I wonder if this new element is used by MapLibre.
This is pretty cool. But what gets me really excited is the new generic <Permission>[0] element. I had to implement a webcam element one time for some CV pet project and I had a lot of trouble getting the basic api to just work (Highly likely a skill issue). So seeing that this will also expand to webcam and other IO seems like a really good UX improvement.

- [0] https://github.com/WICG/PEPC/blob/main/explainer.md

Why not just expose a GeoLocationEvent and call it a day? why add another element people will wrap anyway?...
This mostly changes how location is requested, not what you can do with it. Instead of imperative JS calls, location access becomes declarative in HTML, which gives browsers more context for permission UX and auditing. Your app logic, data flow, and fallbacks don’t change, and you’ll still need JS to actually use the location. Think of it as a cleaner permission and intent layer, not a new geolocation capability.
The main intent behind this seems to be constantly reminding users that enabling geolocation is an option, and that it is an ordinary thing to do. Dear user, why don't you still use it, everyone does it. Just click the button!
Yes, because users don't like when things don't work, and they don't think about that time they blindly dismissed a permission notification and don't understand how to go undo that easily.
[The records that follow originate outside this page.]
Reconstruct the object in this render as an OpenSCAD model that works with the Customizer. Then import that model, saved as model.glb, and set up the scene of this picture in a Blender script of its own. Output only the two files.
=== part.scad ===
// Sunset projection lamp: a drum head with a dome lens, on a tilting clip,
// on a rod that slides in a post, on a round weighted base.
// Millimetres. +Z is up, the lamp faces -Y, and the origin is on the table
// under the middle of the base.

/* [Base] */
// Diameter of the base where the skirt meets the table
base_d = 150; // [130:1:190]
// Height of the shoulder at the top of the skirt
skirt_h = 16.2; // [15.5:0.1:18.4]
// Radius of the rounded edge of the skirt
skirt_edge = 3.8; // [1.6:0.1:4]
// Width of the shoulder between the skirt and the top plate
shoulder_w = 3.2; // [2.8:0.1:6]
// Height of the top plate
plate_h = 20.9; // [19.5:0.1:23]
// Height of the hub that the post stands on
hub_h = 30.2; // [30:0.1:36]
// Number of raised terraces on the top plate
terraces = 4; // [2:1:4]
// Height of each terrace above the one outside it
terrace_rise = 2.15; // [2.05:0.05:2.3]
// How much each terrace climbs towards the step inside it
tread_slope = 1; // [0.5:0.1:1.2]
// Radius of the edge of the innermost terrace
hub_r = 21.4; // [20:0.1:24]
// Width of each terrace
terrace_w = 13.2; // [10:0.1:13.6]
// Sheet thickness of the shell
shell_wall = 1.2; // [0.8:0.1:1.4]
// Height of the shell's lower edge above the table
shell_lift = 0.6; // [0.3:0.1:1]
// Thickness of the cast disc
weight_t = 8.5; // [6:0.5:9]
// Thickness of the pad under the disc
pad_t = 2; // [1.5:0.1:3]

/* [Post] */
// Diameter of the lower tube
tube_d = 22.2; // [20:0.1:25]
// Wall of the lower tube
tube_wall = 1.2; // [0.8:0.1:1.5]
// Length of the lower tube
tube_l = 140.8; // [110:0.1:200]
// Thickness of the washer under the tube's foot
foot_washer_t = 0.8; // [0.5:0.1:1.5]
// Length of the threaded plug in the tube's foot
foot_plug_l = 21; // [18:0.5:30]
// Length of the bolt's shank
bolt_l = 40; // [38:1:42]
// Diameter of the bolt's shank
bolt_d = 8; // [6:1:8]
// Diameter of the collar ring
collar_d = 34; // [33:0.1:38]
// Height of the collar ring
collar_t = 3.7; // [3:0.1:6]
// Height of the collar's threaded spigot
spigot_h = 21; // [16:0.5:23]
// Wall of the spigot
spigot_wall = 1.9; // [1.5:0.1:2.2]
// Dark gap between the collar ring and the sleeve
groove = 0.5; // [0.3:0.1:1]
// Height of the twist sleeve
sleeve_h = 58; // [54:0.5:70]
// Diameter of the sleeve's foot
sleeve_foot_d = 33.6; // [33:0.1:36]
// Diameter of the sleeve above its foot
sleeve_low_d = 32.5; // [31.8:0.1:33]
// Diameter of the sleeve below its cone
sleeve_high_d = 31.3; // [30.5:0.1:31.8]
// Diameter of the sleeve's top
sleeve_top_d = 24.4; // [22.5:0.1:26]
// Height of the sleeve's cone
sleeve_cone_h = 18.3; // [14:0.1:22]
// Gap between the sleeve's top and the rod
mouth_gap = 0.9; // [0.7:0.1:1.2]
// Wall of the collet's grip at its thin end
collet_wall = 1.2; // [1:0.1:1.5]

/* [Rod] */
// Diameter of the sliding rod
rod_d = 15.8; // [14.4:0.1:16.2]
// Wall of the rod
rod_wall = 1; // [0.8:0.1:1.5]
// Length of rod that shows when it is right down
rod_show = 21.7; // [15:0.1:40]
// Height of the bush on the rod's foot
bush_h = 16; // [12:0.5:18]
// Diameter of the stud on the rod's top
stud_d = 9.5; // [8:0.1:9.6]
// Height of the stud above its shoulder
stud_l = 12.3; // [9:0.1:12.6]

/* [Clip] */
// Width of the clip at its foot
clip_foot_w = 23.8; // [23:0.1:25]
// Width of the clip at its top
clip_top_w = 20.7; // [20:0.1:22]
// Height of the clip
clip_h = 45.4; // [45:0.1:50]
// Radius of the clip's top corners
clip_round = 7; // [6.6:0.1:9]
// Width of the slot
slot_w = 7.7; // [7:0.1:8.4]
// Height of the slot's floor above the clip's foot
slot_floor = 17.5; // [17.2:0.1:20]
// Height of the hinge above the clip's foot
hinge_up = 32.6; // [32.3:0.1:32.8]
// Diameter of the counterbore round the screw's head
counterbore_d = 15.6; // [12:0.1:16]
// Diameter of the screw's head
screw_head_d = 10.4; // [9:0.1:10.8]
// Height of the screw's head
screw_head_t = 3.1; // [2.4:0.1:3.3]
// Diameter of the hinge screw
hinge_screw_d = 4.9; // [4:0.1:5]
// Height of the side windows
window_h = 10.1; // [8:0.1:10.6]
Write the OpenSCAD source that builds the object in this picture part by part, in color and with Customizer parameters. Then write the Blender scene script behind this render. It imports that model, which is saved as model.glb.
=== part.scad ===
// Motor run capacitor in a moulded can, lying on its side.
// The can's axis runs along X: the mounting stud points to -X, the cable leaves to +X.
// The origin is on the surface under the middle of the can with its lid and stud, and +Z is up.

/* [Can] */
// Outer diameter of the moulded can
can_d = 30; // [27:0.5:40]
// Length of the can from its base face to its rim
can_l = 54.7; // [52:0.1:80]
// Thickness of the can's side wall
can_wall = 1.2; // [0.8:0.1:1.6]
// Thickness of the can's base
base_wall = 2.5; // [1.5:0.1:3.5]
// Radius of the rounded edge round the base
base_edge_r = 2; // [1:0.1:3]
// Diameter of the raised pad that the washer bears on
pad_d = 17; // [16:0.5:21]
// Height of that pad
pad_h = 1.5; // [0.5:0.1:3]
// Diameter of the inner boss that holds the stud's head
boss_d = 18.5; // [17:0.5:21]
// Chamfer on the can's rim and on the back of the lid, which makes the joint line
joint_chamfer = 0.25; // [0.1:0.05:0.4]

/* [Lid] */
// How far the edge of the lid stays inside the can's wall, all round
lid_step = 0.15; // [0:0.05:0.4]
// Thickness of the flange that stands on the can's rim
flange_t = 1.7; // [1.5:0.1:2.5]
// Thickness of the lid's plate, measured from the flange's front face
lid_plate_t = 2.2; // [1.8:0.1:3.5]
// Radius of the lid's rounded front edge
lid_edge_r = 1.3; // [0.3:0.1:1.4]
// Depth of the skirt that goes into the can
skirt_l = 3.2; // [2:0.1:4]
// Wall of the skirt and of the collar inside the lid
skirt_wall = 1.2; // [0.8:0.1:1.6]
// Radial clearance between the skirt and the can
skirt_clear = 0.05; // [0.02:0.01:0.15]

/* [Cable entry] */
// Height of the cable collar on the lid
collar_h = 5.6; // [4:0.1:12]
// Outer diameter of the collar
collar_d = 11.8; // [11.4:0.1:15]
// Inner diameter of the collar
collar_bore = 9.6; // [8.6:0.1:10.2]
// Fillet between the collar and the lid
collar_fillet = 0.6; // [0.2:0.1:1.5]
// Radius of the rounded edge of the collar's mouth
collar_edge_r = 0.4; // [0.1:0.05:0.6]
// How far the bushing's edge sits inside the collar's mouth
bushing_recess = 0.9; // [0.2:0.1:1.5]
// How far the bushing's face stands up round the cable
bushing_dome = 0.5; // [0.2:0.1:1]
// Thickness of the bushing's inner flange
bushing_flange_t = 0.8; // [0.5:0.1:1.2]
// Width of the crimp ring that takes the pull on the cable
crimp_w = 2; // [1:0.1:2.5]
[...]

So we make it easier for the user to actually do the thing they intend to do. Seems good to me.

I assume an adblocker can remove those.

That would be a net benefit because pages requesting location for no reason end up in the block list and don't annoy me anymore.

This seems completely unnecessary. If they want to solve the issue of permission prompts on website load without user intent then disallow permission requests that are done outside a click event handler.